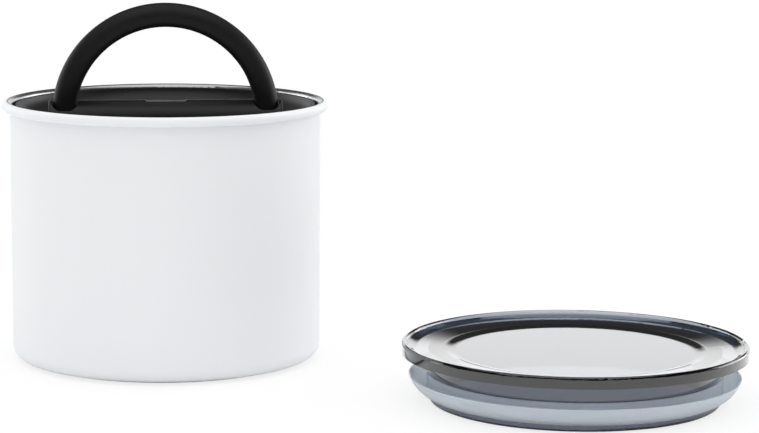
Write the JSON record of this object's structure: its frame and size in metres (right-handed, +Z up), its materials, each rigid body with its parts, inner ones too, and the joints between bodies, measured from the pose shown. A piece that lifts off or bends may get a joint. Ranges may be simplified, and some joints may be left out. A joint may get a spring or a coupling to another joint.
{
  "type": "coffee canister with valve",
  "caption": "Round steel canister with a sliding inner lid, whose arched handle works a one-way valve, and a clear outer lid beside it",
  "frame": {"origin": "centre of the canister's foot ring, on the surface it stands on", "axes": "+Z up the canister's axis; +X along the handle's hinge, to the right as the picture shows it; +Y to the back, where the handle folds"},
  "size_m": [0.274, 0.22, 0.1394],
  "materials": {
    "white_coat": "matte powder coat",
    "bare_steel": "brushed",
    "black_plastic": "satin",
    "black_rubber": "matte",
    "hardware_steel": "plain",
    "smoke_clear": "clear smoke tint, polished",
    "clear_silicone": "translucent"
  },
  "bodies": {
    "canister": {"canister_shell": "white_coat", "base_pan": "bare_steel"},
    "inner_lid": {"lid_cover": "black_plastic", "lid_base": "black_plastic", "lid_wiper": "black_rubber", "cover_screws": "hardware_steel", "valve_cage": "black_plastic", "hinge_pin_left": "hardware_steel", "hinge_pin_right": "hardware_steel", "valve_spring": "hardware_steel"},
    "handle": {"bail_handle": "black_plastic"},
    "valve": {"valve_poppet": "black_plastic", "valve_seal": "black_rubber", "valve_crossbar": "black_plastic", "stem_clip": "hardware_steel"},
    "clear_lid": {"outer_lid": "smoke_clear", "outer_lid_gasket": "clear_silicone"}
  },
  "joints": [
    {"name": "inner_lid_slide", "type": "slide", "parent": "canister", "child": "inner_lid", "axis": [0, 0, 1], "range_m": [-0.063, 0.04]},
    {"name": "handle_hinge", "type": "hinge", "parent": "inner_lid", "child": "handle", "pos_m": [0, 0, 0.0936], "axis": [-1, 0, 0], "range_deg": [0, 90]},
    {"name": "valve_slide", "type": "slide", "parent": "inner_lid", "child": "valve", "axis": [0, 0, 1], "range_m": [0, 0.0012], "deforming": ["valve_spring"]},
    {"name": "outer_lid_lift", "type": "slide", "parent": "canister", "child": "clear_lid", "axis": [0, 0, 1], "range_m": [0, 0.12]}
  ],
  "couplings": [
    {"joint": "valve_slide", "follows": "handle_hinge", "m_per_rad": 0.00076393}
  ]
}
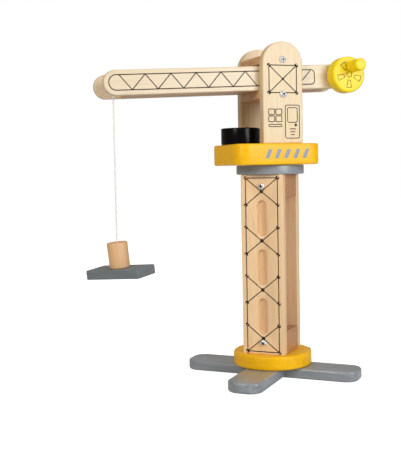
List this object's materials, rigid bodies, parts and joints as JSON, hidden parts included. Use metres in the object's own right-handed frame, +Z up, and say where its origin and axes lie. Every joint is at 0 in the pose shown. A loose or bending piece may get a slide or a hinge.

=== Task brief ===
Using the material above, report each line where "origin" occurs.

=== Reply to the exercise ===
  "frame": {"origin": "centre of the canister's foot ring, on the surface it stands on", "axes": "+Z up the canister's axis; +X along the handle's hinge, to the right as the picture shows it; +Y to the back, where the handle folds"},
List this object's materials, rigid bodies, parts and joints as JSON, hidden parts included. Use metres in the object's own right-handed frame, +Z up, and say where its origin and axes lie. Every joint is at 0 in the pose shown. A loose or bending piece may get a slide or a hinge.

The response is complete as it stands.